Dhillon said the Justice Department will challenge obstacles to obtaining concealed carry permits such as “multi-thousand-dollar costs” and “unreasonably long delays.” Another potential target, she said, is state bans on “guns that should be protected by the Second Amendment” under “recent Supreme Court precedent,” by which she presumably meant “assault weapon” bans. In a recent Supreme Court brief, the government’s lawyers suggested that “cases involving state laws banning AR-15 rifles” provide good “vehicles for clarifying the appropriate framework for discerning what types of arms the Second Amendment protects.”

So far, so good. But the Justice Department’s description of the Second Amendment Section’s agenda should give pause to anyone familiar with the litigation inspired by the Supreme Court’s 2022 ruling in New York State Rifle & Pistol Association v. Bruen, which clarified the Second Amendment test for gun control laws and cast doubt on the constitutionality of many longstanding firearm restrictions.

The Second Amendment Section aims to protect “the natural firearm rights of law-abiding American citizens and ensure that such rights to keep and bear arms will not be infringed,” the Justice Department says. “The mission of the 2nd Amendment Section is to ensure that law-abiding American citizens may responsibly possess, carry, and use firearms.”

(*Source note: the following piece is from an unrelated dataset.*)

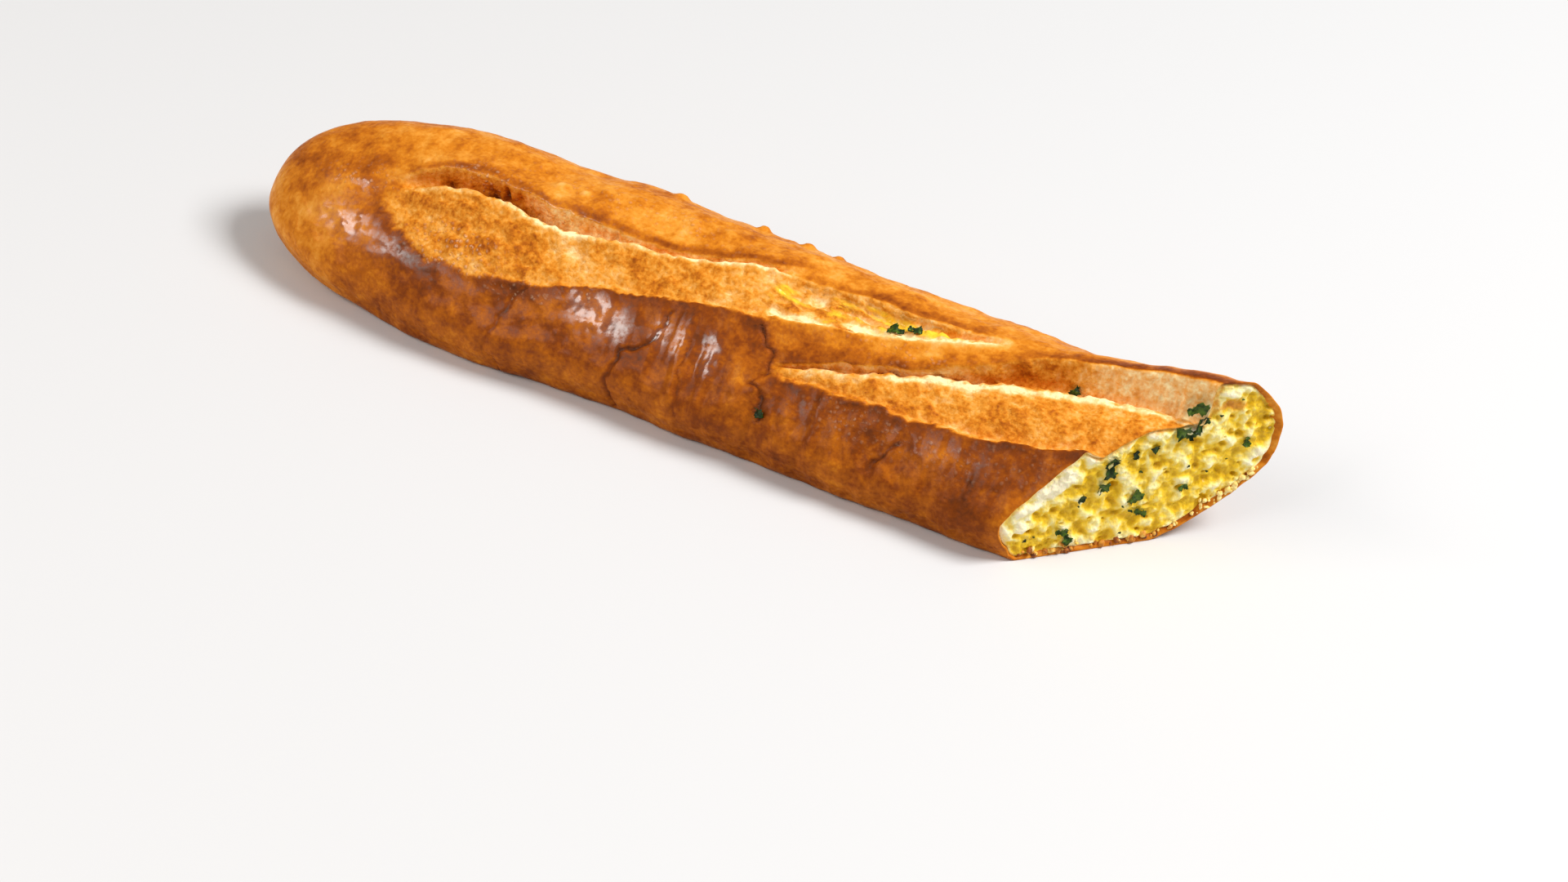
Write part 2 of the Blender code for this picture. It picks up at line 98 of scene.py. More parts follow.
# The slashes. Lines on the skin: where the crust stops (edge), the top of the dough that swelled out (crest)
# and the ear of crust over the groove (lip). Heights above the plain skin: beside the edge (dough), on the
# crest (top), in the groove (floor) and on the ear. Then how soft the edge is, how brown the dough (bake), the
# band of crust below the edge, the groove's wall and the ear's rim are, and how pale the crest is (cream). The
# groove's wall is drawn paler than its bake in places: painted light where the lamps leave it in shade.
SLASHES = (
    {
        "opens": (-125, 22), "ramp": 14,
        "edge": ((-125, 47), (-110, 37.5), (-65, 37), (-38, 43.5), (22, 55)),
        "crest": ((-125, 49), (-114, 53), (-103, 56.8), (-85, 59), (-55, 56.3), (-35, 59.5), (22, 74)),
        "lip": (
            (-125, 54), (-108, 65), (-92, 68.5), (-78, 68), (-68, 66),
            (-50, 65), (-38, 64), (-10, 69), (22, 79),
        ),
        "dough": ((-125, 0.2), (-80, 0.3), (22, -0.4)),
        "top": ((-125, 0.5), (-85, 2.4), (-50, 2), (22, 0)),
        "floor": ((-125, -2), (-95, -7), (-65, -7), (-45, -3), (22, -1.5)),
        "ear": ((-125, 0.5), (-75, 2.2), (-40, 1.2), (22, 0.6)),
        "ear_width": ((-125, 9), (22, 7)),
        "softness": ((-125, 6), (-88, 4), (-62, 1.2), (22, 1.2)),
        "bake": 0.43, "band": 0.14, "band_reach": 7,
        "cream_shift": 0.0, "cream_width": 1.1, "ear_reach": 1.2,
        "wall": (
            (-125, 0.36), (-112, 0.42), (-100, 0.44), (-84, 0.40),
            (-72, 0.28), (-62, 0.18), (-45, 0.22), (22, 0.34),
        ),
        "cream": (
            (-125, 0.3), (-100, 0.5), (-86, 0.35), (-72, 0.95), (-57, 0.9),
            (-42, 0.6), (-22, 0.95), (5, 0.8), (22, 0.4),
        ),
        "ear_brown": ((-125, 0.05), (-110, 0.18), (-75, 0.22), (-50, 0.22), (0, 0.24), (22, 0.08)),
    },
    {
        "opens": (4, 90), "ramp": 12,
        "edge": ((4, 53), (43, 61), (62, 66), (90, 78)),
        "crest": ((4, 56), (43, 64.5), (62, 69), (90, 78.6)),
        "lip": ((4, 71), (36, 76), (60, 77.5), (90, 80.5)),
        "dough": ((4, -1.4), (45, -2.4), (90, -0.8)),
        "top": ((4, -1.2), (40, -2.2), (90, -0.8)),
        "floor": ((4, -1.5), (40, -3.4), (70, -2.8), (90, -1)),
        "ear": ((4, 0.3), (40, 0), (90, 0.2)),
        "ear_width": ((4, 7), (90, 5)),
        "softness": ((4, 2.5), (30, 1.2), (90, 1.2)),
        "bake": 0.26, "band": 0.02, "band_reach": 3,
        "cream_shift": -1.6, "cream_width": 1.9, "ear_reach": 1.5,
        "wall": ((4, 0.42), (30, 0.38), (50, 0.32), (90, 0.30)),
        "cream": ((4, 0.4), (25, 0.75), (90, 1.0)),
        "ear_brown": ((4, 0.12), (60, 0.18), (90, 0.14)),
    },
    {
        "opens": (20, 400), "ramp": 8,
        "edge": ((20, 37.5), (81, 41), (104, 43.5), (128, 48.5), (160, 51)),
        "crest": ((20, 38.5), (45, 46.5), (65, 54), (86, 60.5), (109, 68), (142, 73.5), (160, 74)),
        "lip": ((20, 41), (38, 48.8), (63, 57), (76, 63), (87, 69.5), (98, 77), (115, 81), (160, 82.5)),
        "dough": ((20, 0), (65, -1.4), (110, -3.4), (160, -4.6)),
        "top": ((20, 0.4), (65, -1.4), (109, -4), (142, -6.4), (160, -6.8)),
        "floor": ((20, -2), (60, -5), (95, -9), (125, -9.5), (150, -7.2), (160, -7.2)),
        "ear": ((20, 0.8), (80, 0.8), (98, 0.6), (115, 1.6), (140, 5.2), (160, 7.6)),
        "ear_width": ((20, 8), (90, 7), (118, 20), (160, 22)),
        "softness": ((20, 3), (60, 1.4), (160, 1)),
        "bake": 0.44, "band": 0.14, "band_reach": 10,
        "cream_shift": -0.7, "cream_width": 1.5, "ear_reach": 2.1,
        "wall": ((20, 0.40), (60, 0.32), (80, 0.36), (90, 0.50), (103, 0.44), (117, 0.22), (160, 0.18)),
        "cream": ((20, 0.3), (45, 0.7), (70, 0.9), (160, 0.95)),
        "ear_brown": ((20, 0.10), (80, 0.16), (98, 0.16), (112, 0.32), (160, 0.38)),
    },
)
MIDDLE_SLASH = 1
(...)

That “law-abiding” qualifier does not appear in the text of the Second Amendment. Nor is it “consistent with this Nation’s historical tradition of firearm regulation”—the constitutional test established by Bruen. And taken literally, it excludes millions of peaceful Americans from exercising “the right of the people to keep and bear arms,” which is in fact the upshot of policies that the Trump administration defends.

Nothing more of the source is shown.